## Supplied material
____

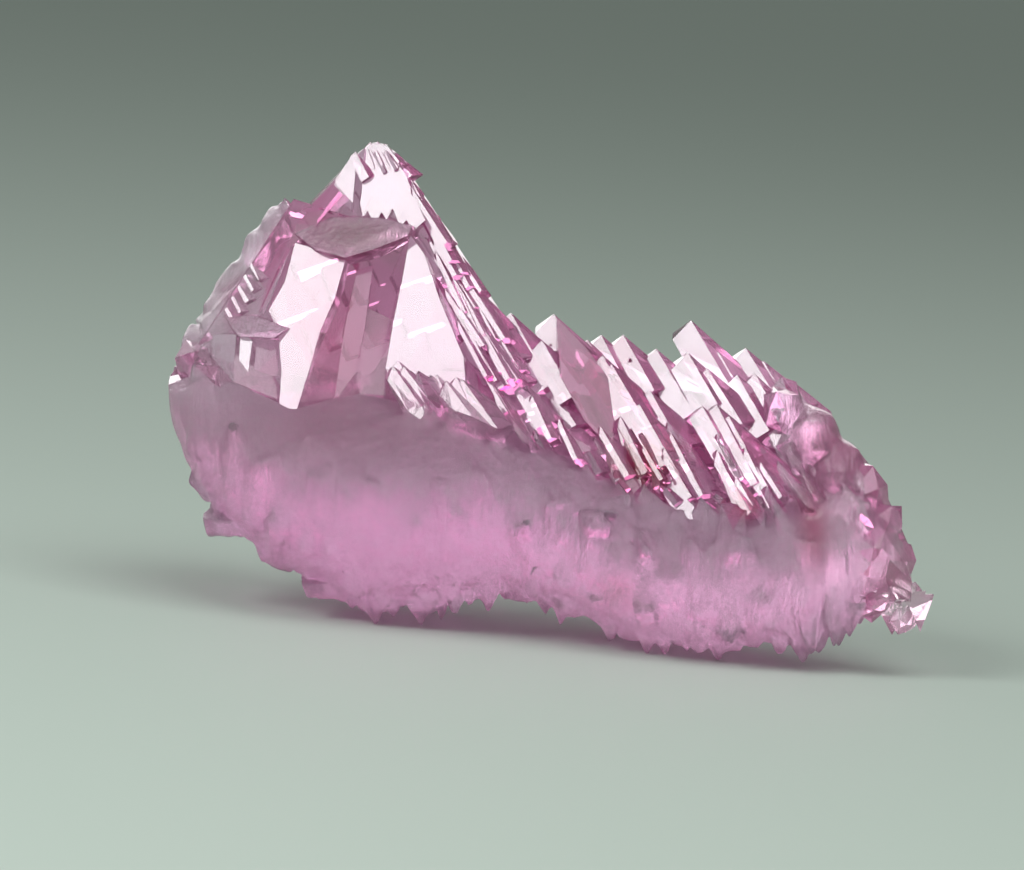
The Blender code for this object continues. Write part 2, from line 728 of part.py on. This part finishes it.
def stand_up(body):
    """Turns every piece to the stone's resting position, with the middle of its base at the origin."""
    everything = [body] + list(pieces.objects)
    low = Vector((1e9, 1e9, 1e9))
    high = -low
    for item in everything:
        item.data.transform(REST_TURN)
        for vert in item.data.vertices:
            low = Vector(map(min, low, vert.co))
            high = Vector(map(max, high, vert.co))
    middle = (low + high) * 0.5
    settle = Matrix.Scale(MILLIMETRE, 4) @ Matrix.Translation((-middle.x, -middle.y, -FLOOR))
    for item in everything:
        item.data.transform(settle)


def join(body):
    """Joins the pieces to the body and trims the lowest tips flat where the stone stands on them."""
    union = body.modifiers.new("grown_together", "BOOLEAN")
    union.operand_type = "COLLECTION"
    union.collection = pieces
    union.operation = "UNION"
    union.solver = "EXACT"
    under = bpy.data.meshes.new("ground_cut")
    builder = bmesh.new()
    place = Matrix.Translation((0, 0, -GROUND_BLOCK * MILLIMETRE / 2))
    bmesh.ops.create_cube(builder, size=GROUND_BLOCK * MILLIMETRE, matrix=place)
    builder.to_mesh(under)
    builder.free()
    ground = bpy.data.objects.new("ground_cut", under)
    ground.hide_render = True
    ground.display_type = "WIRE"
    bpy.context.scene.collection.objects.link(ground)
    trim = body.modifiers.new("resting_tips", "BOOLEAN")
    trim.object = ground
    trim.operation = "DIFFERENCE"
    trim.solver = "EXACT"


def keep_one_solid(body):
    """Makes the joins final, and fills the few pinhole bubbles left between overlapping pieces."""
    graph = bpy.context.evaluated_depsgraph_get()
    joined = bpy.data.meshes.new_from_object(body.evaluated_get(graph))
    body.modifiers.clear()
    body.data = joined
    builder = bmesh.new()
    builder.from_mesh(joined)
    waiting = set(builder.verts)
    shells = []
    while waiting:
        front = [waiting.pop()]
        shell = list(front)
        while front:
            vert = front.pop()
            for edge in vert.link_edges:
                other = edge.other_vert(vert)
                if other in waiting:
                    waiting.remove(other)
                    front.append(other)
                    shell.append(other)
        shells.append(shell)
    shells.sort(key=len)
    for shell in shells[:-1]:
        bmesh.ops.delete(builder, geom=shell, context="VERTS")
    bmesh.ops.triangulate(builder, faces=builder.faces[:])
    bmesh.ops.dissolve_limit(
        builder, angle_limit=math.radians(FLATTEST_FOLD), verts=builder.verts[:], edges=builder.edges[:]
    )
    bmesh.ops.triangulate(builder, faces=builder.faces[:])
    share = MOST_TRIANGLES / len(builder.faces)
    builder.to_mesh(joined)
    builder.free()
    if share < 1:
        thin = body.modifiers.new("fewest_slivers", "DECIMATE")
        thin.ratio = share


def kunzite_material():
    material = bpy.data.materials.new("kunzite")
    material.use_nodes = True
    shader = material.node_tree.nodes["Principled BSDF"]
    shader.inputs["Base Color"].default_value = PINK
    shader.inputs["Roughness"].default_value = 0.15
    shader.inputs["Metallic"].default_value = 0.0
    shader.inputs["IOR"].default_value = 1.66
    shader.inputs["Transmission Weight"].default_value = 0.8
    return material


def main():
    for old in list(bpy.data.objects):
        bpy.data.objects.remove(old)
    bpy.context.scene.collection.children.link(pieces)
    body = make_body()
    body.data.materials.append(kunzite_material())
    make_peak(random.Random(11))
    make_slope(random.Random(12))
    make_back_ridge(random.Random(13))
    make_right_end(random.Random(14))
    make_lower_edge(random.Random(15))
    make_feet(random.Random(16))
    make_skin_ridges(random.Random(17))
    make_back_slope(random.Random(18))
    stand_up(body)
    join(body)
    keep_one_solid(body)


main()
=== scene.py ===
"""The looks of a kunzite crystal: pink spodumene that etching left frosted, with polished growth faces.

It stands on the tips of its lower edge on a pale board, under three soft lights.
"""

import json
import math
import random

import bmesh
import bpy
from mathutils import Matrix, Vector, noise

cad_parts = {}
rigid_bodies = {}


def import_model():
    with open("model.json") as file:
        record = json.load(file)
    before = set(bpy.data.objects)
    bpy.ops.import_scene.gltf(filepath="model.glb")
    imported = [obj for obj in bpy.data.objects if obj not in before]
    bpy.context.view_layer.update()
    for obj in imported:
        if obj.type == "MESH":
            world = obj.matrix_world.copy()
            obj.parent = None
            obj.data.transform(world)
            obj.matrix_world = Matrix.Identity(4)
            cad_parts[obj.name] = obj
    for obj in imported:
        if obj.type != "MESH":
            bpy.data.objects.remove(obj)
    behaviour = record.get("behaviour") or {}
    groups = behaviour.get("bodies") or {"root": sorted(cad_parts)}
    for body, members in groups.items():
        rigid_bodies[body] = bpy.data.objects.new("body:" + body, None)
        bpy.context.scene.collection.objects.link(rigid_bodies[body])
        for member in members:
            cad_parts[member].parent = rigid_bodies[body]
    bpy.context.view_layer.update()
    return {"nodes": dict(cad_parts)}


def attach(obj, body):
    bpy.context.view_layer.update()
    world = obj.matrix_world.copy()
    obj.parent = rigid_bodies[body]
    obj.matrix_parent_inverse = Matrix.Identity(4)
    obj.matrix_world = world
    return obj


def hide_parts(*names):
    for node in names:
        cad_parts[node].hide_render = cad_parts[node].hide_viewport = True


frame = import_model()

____

Exactly reproduce the lines that run from the line bearing "body = make_body()" through the line bearing "for node in", with both end lines included.

## Written solution
    body = make_body()
    body.data.materials.append(kunzite_material())
    make_peak(random.Random(11))
    make_slope(random.Random(12))
    make_back_ridge(random.Random(13))
    make_right_end(random.Random(14))
    make_lower_edge(random.Random(15))
    make_feet(random.Random(16))
    make_skin_ridges(random.Random(17))
    make_back_slope(random.Random(18))
    stand_up(body)
    join(body)
    keep_one_solid(body)


main()
=== scene.py ===
"""The looks of a kunzite crystal: pink spodumene that etching left frosted, with polished growth faces.

It stands on the tips of its lower edge on a pale board, under three soft lights.
"""

import json
import math
import random

import bmesh
import bpy
from mathutils import Matrix, Vector, noise

cad_parts = {}
rigid_bodies = {}


def import_model():
    with open("model.json") as file:
        record = json.load(file)
    before = set(bpy.data.objects)
    bpy.ops.import_scene.gltf(filepath="model.glb")
    imported = [obj for obj in bpy.data.objects if obj not in before]
    bpy.context.view_layer.update()
    for obj in imported:
        if obj.type == "MESH":
            world = obj.matrix_world.copy()
            obj.parent = None
            obj.data.transform(world)
            obj.matrix_world = Matrix.Identity(4)
            cad_parts[obj.name] = obj
    for obj in imported:
        if obj.type != "MESH":
            bpy.data.objects.remove(obj)
    behaviour = record.get("behaviour") or {}
    groups = behaviour.get("bodies") or {"root": sorted(cad_parts)}
    for body, members in groups.items():
        rigid_bodies[body] = bpy.data.objects.new("body:" + body, None)
        bpy.context.scene.collection.objects.link(rigid_bodies[body])
        for member in members:
            cad_parts[member].parent = rigid_bodies[body]
    bpy.context.view_layer.update()
    return {"nodes": dict(cad_parts)}


def attach(obj, body):
    bpy.context.view_layer.update()
    world = obj.matrix_world.copy()
    obj.parent = rigid_bodies[body]
    obj.matrix_parent_inverse = Matrix.Identity(4)
    obj.matrix_world = world
    return obj


def hide_parts(*names):
    for node in names:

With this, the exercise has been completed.